Où peut-on mettre à l'épreuve cette théorie? Au cinéma. Deux exemples seront pris, assez différents. Le début de 2001, l'odyssée de l'espace met en scène un singe, après son contact avec le monolithe noir, et qui se trouve au pied d'un squelette d'animal. Le singe ramasse un os, et frappe le squelette au moyen de cet os. Sans musique, il n'y a rien d'autre qu'un singe stupide s'acharnant sur un squelette. Avec la musique (Zarathoustra de Strauss), il y a un pas immense accompli par l'intelligence humaine, l'invention de l'outil. La musique est là pour montrer tout l'importance de l'instant, la génialité du geste de ce singe. Deuxième exemple : In the mood for love. Ici, une valse magnifique (de Shigeru Umebayashi) revient de manière récurrente rythmer des plans dans lesquelles les personnages ne font rien d'autre que marcher, attendre, etc.
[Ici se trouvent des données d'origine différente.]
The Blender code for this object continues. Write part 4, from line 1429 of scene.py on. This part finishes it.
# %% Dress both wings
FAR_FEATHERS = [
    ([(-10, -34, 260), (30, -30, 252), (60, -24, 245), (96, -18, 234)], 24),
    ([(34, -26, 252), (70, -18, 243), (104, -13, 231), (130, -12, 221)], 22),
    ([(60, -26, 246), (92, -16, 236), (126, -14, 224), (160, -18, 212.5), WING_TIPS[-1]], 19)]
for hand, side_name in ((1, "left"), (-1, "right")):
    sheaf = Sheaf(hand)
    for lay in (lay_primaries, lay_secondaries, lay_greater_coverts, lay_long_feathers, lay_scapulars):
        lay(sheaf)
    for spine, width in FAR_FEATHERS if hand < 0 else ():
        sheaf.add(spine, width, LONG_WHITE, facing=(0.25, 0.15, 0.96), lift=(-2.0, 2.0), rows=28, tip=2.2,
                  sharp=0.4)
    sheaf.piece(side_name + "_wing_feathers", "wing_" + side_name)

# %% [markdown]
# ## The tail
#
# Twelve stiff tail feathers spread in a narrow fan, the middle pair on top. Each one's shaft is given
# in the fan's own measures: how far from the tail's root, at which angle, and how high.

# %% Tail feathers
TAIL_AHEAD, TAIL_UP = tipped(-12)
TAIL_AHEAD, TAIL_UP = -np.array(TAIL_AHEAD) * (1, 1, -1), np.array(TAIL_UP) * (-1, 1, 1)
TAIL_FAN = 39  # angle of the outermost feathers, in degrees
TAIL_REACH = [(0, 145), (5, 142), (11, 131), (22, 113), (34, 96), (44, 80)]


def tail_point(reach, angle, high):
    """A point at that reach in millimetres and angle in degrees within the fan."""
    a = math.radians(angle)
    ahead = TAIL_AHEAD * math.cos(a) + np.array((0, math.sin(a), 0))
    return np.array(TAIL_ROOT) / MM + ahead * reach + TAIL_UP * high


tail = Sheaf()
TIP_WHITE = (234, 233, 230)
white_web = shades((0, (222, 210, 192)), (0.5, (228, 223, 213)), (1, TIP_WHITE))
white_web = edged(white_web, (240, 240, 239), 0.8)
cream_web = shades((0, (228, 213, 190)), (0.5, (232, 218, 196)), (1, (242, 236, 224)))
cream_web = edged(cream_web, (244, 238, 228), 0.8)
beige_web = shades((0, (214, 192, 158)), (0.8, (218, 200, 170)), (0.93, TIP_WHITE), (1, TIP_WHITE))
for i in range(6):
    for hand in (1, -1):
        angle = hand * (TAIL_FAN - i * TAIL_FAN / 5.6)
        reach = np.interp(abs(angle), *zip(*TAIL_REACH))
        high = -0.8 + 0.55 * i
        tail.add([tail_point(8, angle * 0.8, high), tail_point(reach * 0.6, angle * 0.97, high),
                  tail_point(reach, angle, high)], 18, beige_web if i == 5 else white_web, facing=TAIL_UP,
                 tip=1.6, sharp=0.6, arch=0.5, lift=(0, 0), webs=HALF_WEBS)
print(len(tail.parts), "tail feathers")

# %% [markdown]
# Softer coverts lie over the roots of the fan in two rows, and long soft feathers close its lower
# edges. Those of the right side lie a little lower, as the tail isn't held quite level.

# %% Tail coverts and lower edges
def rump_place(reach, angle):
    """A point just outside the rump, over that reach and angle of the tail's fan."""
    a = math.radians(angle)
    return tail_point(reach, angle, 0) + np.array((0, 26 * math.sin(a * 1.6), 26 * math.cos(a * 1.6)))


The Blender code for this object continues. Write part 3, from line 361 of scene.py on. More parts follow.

Sans la musique, là encore, leurs activités ne seraient rien de plus que la pure et simple répétition de la vie quotidienne sans intérêt. Alors qu'avec la musique, même ne rien faire signifie être dans cette disposition d'aimer. Chaque instant se retrouve plein de ce sentiment, tout comme chaque plan ou presque est accompagné de la musique. Comment comprendre autrement à la fois la douceur, la mélancolie, et l'obssession que produit l'amour, si ce n'est par la musique? 

Ainsi, par le cinéma, on peut, me semble-t-il comprendre ce qui fait la musique : il y a dans la musique de quoi comprendre mieux que par tout autre moyen, le sens de nos actions et de nos attitudes. Pour que cela soit bien clair (c'est la raison pour laquelle j'ai pris deux exemples), il n'est pas question de dire que la musique exprime des sentiments. Cest bien plus général que cela. Les sentiments sont toujours liés à des comportements, des attitudes, de même la musique ne fait pas qu'exprimer nos sentiments, elle exprime la totalité de ce que nous pouvons faire. 
Bref, il est juste de dire que la musique est l'art qui prend en charge le temps. Il suffisait d'ajouter que le temps n'est pas donné par l'horloge, mais par l'action humaine.